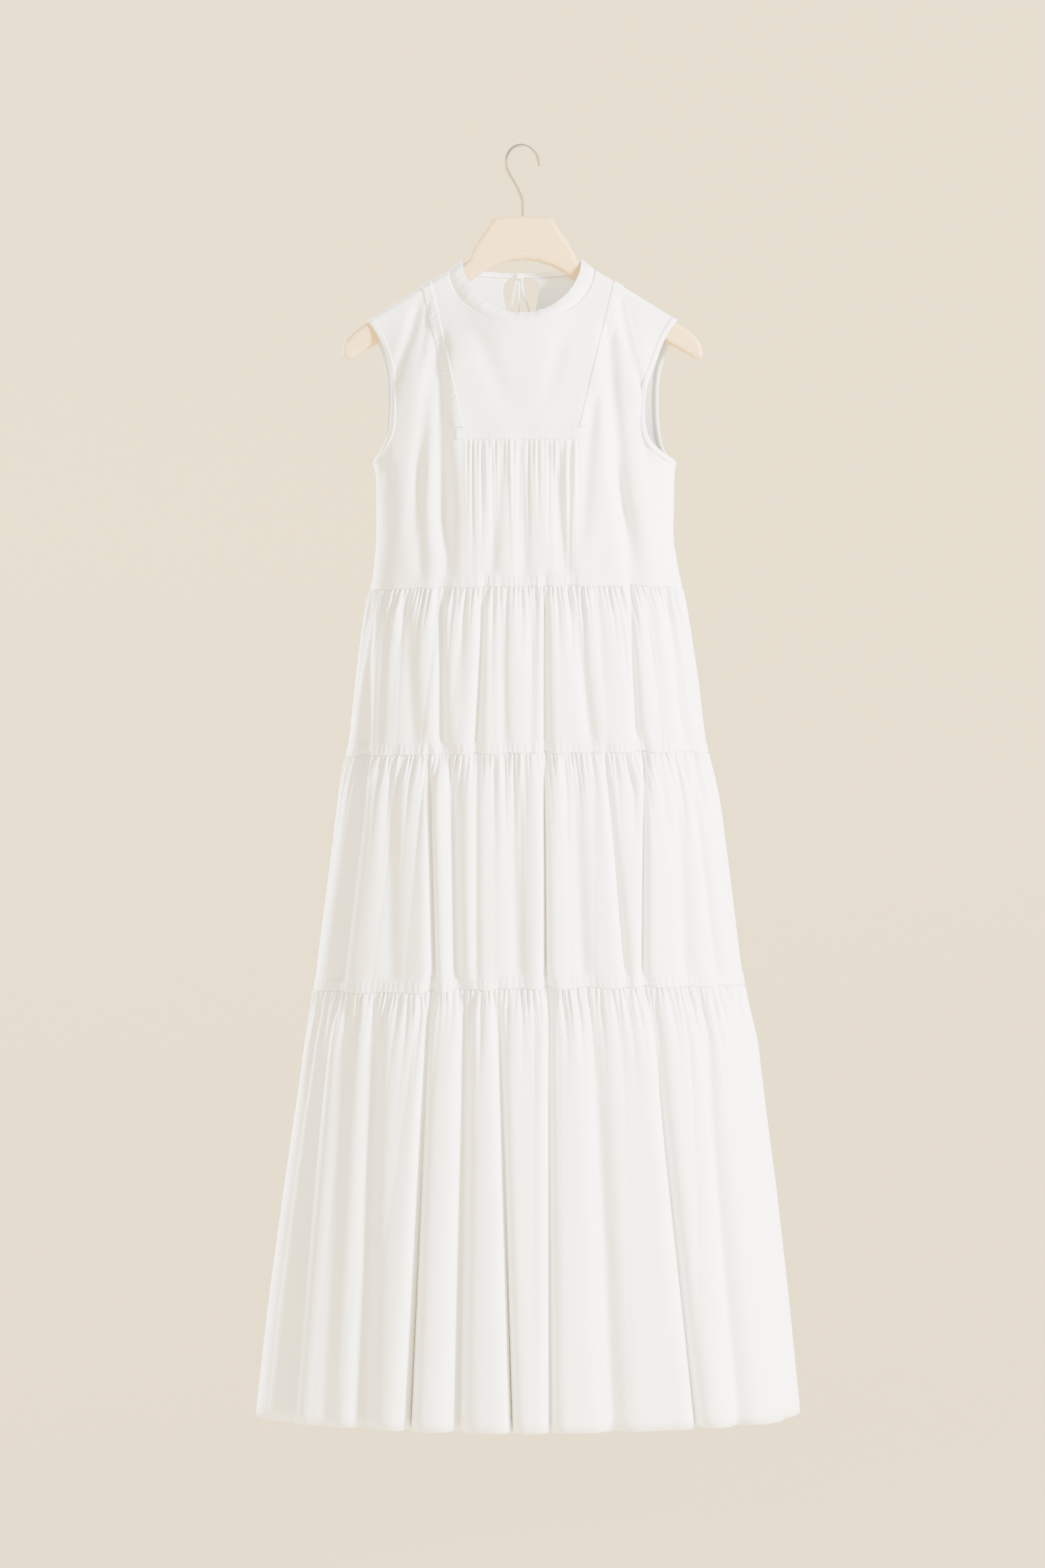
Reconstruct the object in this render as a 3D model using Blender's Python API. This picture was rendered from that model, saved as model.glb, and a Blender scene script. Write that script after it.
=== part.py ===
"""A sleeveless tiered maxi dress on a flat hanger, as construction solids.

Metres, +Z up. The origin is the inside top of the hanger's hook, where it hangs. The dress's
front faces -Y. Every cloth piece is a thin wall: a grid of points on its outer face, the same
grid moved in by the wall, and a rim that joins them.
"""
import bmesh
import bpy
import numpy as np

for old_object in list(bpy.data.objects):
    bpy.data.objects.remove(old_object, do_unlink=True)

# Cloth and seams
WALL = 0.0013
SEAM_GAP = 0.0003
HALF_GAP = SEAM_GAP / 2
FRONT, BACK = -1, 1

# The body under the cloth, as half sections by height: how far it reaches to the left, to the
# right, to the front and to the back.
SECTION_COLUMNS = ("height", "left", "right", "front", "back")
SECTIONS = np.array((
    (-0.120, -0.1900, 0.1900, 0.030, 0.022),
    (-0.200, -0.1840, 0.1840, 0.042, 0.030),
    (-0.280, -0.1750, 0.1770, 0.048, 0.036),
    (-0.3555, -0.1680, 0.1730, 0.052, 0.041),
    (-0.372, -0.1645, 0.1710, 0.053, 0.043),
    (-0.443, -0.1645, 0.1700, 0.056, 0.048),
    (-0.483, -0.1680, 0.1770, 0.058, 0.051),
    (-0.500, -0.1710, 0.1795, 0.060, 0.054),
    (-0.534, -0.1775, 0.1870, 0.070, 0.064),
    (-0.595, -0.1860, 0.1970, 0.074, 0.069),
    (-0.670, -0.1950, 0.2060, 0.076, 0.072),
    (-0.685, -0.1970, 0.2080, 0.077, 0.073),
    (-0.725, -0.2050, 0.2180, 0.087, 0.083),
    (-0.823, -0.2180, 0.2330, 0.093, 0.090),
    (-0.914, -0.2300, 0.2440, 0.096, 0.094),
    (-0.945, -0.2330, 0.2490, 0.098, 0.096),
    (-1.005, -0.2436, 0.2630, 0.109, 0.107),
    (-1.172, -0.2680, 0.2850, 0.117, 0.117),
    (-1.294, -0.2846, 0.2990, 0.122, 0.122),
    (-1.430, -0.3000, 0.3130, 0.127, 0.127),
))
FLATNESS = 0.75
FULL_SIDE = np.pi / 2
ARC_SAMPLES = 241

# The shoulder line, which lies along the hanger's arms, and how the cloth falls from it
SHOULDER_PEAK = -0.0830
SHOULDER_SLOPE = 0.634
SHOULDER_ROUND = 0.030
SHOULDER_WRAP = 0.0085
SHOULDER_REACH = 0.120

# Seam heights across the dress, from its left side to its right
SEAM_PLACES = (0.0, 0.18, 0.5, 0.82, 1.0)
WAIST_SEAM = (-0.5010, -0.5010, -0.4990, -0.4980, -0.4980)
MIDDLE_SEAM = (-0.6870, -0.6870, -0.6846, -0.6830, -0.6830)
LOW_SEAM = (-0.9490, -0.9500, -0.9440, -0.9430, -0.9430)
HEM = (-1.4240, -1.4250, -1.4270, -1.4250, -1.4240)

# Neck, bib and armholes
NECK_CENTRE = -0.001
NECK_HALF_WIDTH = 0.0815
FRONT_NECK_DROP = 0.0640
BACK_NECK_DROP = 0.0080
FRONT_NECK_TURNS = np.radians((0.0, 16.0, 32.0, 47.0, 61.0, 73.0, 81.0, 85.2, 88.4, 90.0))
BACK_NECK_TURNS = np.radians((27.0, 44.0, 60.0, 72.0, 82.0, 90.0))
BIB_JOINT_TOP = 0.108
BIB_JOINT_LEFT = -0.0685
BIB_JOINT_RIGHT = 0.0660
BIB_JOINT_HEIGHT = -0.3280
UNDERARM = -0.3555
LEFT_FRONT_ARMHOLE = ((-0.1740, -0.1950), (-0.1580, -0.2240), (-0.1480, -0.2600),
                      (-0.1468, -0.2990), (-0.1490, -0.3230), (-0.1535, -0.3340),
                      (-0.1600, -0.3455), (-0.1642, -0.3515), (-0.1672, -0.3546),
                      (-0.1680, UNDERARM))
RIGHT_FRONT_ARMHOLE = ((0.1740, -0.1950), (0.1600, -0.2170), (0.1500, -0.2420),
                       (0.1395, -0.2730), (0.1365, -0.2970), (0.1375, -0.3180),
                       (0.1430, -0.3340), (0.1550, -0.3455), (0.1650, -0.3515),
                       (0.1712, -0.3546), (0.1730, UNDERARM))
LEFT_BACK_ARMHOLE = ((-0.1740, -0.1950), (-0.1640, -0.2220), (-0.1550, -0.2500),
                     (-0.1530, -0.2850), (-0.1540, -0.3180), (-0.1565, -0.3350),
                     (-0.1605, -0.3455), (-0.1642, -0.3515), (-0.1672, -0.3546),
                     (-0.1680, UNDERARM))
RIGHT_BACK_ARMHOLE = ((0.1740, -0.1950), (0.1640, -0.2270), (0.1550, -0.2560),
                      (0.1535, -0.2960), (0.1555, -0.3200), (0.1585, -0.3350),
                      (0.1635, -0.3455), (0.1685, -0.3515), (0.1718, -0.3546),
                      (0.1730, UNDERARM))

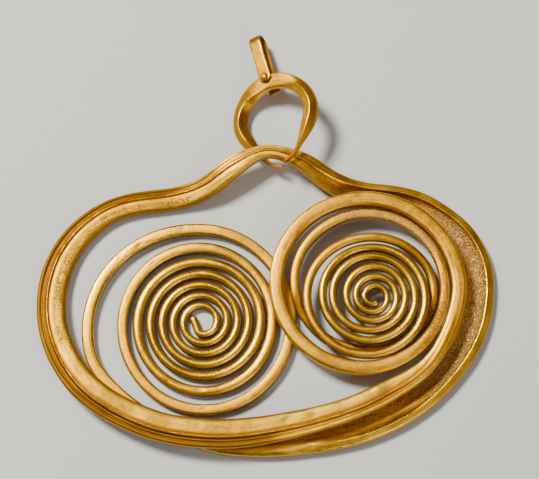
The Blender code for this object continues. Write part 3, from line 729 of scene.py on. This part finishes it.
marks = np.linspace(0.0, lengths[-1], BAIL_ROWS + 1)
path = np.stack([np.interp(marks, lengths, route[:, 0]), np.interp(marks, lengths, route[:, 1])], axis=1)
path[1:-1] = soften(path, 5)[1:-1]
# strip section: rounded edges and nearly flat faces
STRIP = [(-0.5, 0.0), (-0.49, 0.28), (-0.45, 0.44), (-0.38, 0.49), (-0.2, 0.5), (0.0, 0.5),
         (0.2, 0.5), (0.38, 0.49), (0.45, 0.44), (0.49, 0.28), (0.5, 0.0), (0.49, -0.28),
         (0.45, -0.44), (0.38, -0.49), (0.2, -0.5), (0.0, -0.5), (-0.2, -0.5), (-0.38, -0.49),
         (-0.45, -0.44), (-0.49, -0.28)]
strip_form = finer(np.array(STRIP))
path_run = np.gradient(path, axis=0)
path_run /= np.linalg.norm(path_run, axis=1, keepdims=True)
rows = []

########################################

(Short problem):
Reproduce the listing above verbatim, from first line to last.

(Exercise result):
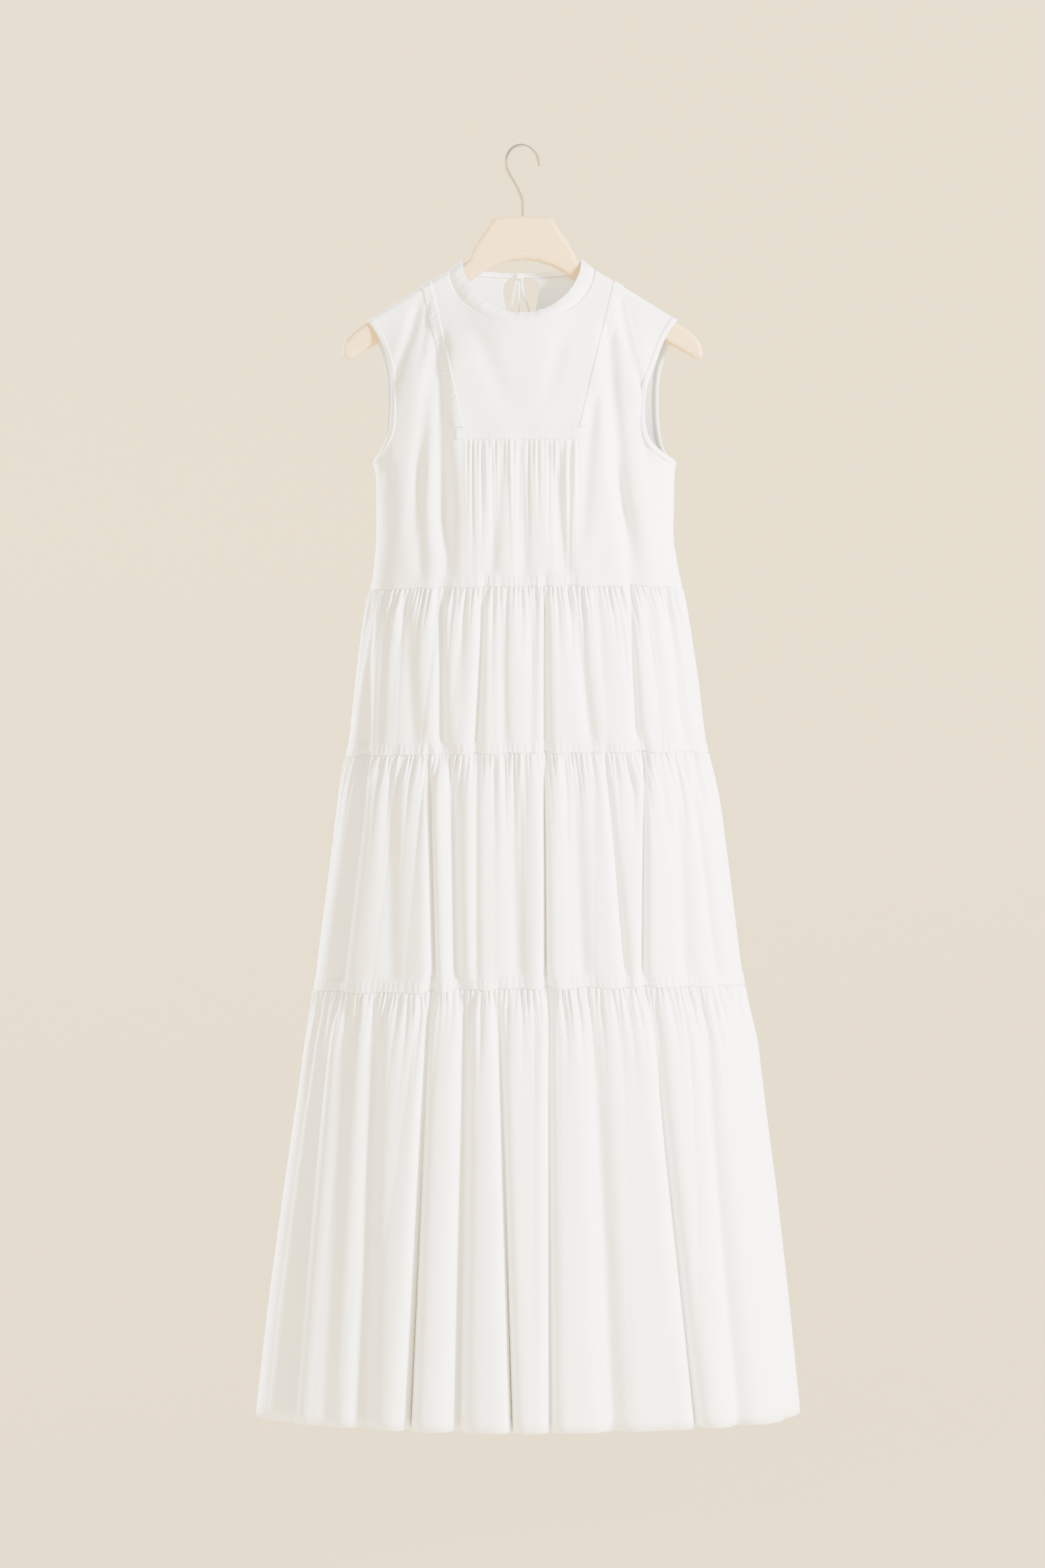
Reconstruct the object in this render as a 3D model using Blender's Python API. This picture was rendered from that model, saved as model.glb, and a Blender scene script. Write that script after it.
=== part.py ===
"""A sleeveless tiered maxi dress on a flat hanger, as construction solids.

Metres, +Z up. The origin is the inside top of the hanger's hook, where it hangs. The dress's
front faces -Y. Every cloth piece is a thin wall: a grid of points on its outer face, the same
grid moved in by the wall, and a rim that joins them.
"""
import bmesh
import bpy
import numpy as np

for old_object in list(bpy.data.objects):
    bpy.data.objects.remove(old_object, do_unlink=True)

# Cloth and seams
WALL = 0.0013
SEAM_GAP = 0.0003
HALF_GAP = SEAM_GAP / 2
FRONT, BACK = -1, 1

# The body under the cloth, as half sections by height: how far it reaches to the left, to the
# right, to the front and to the back.
SECTION_COLUMNS = ("height", "left", "right", "front", "back")
SECTIONS = np.array((
    (-0.120, -0.1900, 0.1900, 0.030, 0.022),
    (-0.200, -0.1840, 0.1840, 0.042, 0.030),
    (-0.280, -0.1750, 0.1770, 0.048, 0.036),
    (-0.3555, -0.1680, 0.1730, 0.052, 0.041),
    (-0.372, -0.1645, 0.1710, 0.053, 0.043),
    (-0.443, -0.1645, 0.1700, 0.056, 0.048),
    (-0.483, -0.1680, 0.1770, 0.058, 0.051),
    (-0.500, -0.1710, 0.1795, 0.060, 0.054),
    (-0.534, -0.1775, 0.1870, 0.070, 0.064),
    (-0.595, -0.1860, 0.1970, 0.074, 0.069),
    (-0.670, -0.1950, 0.2060, 0.076, 0.072),
    (-0.685, -0.1970, 0.2080, 0.077, 0.073),
    (-0.725, -0.2050, 0.2180, 0.087, 0.083),
    (-0.823, -0.2180, 0.2330, 0.093, 0.090),
    (-0.914, -0.2300, 0.2440, 0.096, 0.094),
    (-0.945, -0.2330, 0.2490, 0.098, 0.096),
    (-1.005, -0.2436, 0.2630, 0.109, 0.107),
    (-1.172, -0.2680, 0.2850, 0.117, 0.117),
    (-1.294, -0.2846, 0.2990, 0.122, 0.122),
    (-1.430, -0.3000, 0.3130, 0.127, 0.127),
))
FLATNESS = 0.75
FULL_SIDE = np.pi / 2
ARC_SAMPLES = 241

# The shoulder line, which lies along the hanger's arms, and how the cloth falls from it
SHOULDER_PEAK = -0.0830
SHOULDER_SLOPE = 0.634
SHOULDER_ROUND = 0.030
SHOULDER_WRAP = 0.0085
SHOULDER_REACH = 0.120

# Seam heights across the dress, from its left side to its right
SEAM_PLACES = (0.0, 0.18, 0.5, 0.82, 1.0)
WAIST_SEAM = (-0.5010, -0.5010, -0.4990, -0.4980, -0.4980)
MIDDLE_SEAM = (-0.6870, -0.6870, -0.6846, -0.6830, -0.6830)
LOW_SEAM = (-0.9490, -0.9500, -0.9440, -0.9430, -0.9430)
HEM = (-1.4240, -1.4250, -1.4270, -1.4250, -1.4240)

# Neck, bib and armholes
NECK_CENTRE = -0.001
NECK_HALF_WIDTH = 0.0815
FRONT_NECK_DROP = 0.0640
BACK_NECK_DROP = 0.0080
FRONT_NECK_TURNS = np.radians((0.0, 16.0, 32.0, 47.0, 61.0, 73.0, 81.0, 85.2, 88.4, 90.0))
BACK_NECK_TURNS = np.radians((27.0, 44.0, 60.0, 72.0, 82.0, 90.0))
BIB_JOINT_TOP = 0.108
BIB_JOINT_LEFT = -0.0685
BIB_JOINT_RIGHT = 0.0660
BIB_JOINT_HEIGHT = -0.3280
UNDERARM = -0.3555
LEFT_FRONT_ARMHOLE = ((-0.1740, -0.1950), (-0.1580, -0.2240), (-0.1480, -0.2600),
                      (-0.1468, -0.2990), (-0.1490, -0.3230), (-0.1535, -0.3340),
                      (-0.1600, -0.3455), (-0.1642, -0.3515), (-0.1672, -0.3546),
                      (-0.1680, UNDERARM))
RIGHT_FRONT_ARMHOLE = ((0.1740, -0.1950), (0.1600, -0.2170), (0.1500, -0.2420),
                       (0.1395, -0.2730), (0.1365, -0.2970), (0.1375, -0.3180),
                       (0.1430, -0.3340), (0.1550, -0.3455), (0.1650, -0.3515),
                       (0.1712, -0.3546), (0.1730, UNDERARM))
LEFT_BACK_ARMHOLE = ((-0.1740, -0.1950), (-0.1640, -0.2220), (-0.1550, -0.2500),
                     (-0.1530, -0.2850), (-0.1540, -0.3180), (-0.1565, -0.3350),
                     (-0.1605, -0.3455), (-0.1642, -0.3515), (-0.1672, -0.3546),
                     (-0.1680, UNDERARM))
RIGHT_BACK_ARMHOLE = ((0.1740, -0.1950), (0.1640, -0.2270), (0.1550, -0.2560),
                      (0.1535, -0.2960), (0.1555, -0.3200), (0.1585, -0.3350),
                      (0.1635, -0.3455), (0.1685, -0.3515), (0.1718, -0.3546),
                      (0.1730, UNDERARM))

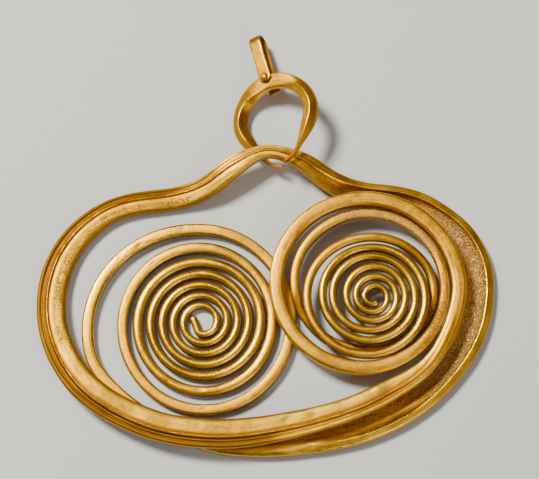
The Blender code for this object continues. Write part 3, from line 729 of scene.py on. This part finishes it.
marks = np.linspace(0.0, lengths[-1], BAIL_ROWS + 1)
path = np.stack([np.interp(marks, lengths, route[:, 0]), np.interp(marks, lengths, route[:, 1])], axis=1)
path[1:-1] = soften(path, 5)[1:-1]
# strip section: rounded edges and nearly flat faces
STRIP = [(-0.5, 0.0), (-0.49, 0.28), (-0.45, 0.44), (-0.38, 0.49), (-0.2, 0.5), (0.0, 0.5),
         (0.2, 0.5), (0.38, 0.49), (0.45, 0.44), (0.49, 0.28), (0.5, 0.0), (0.49, -0.28),
         (0.45, -0.44), (0.38, -0.49), (0.2, -0.5), (0.0, -0.5), (-0.2, -0.5), (-0.38, -0.49),
         (-0.45, -0.44), (-0.49, -0.28)]
strip_form = finer(np.array(STRIP))
path_run = np.gradient(path, axis=0)
path_run /= np.linalg.norm(path_run, axis=1, keepdims=True)
rows = []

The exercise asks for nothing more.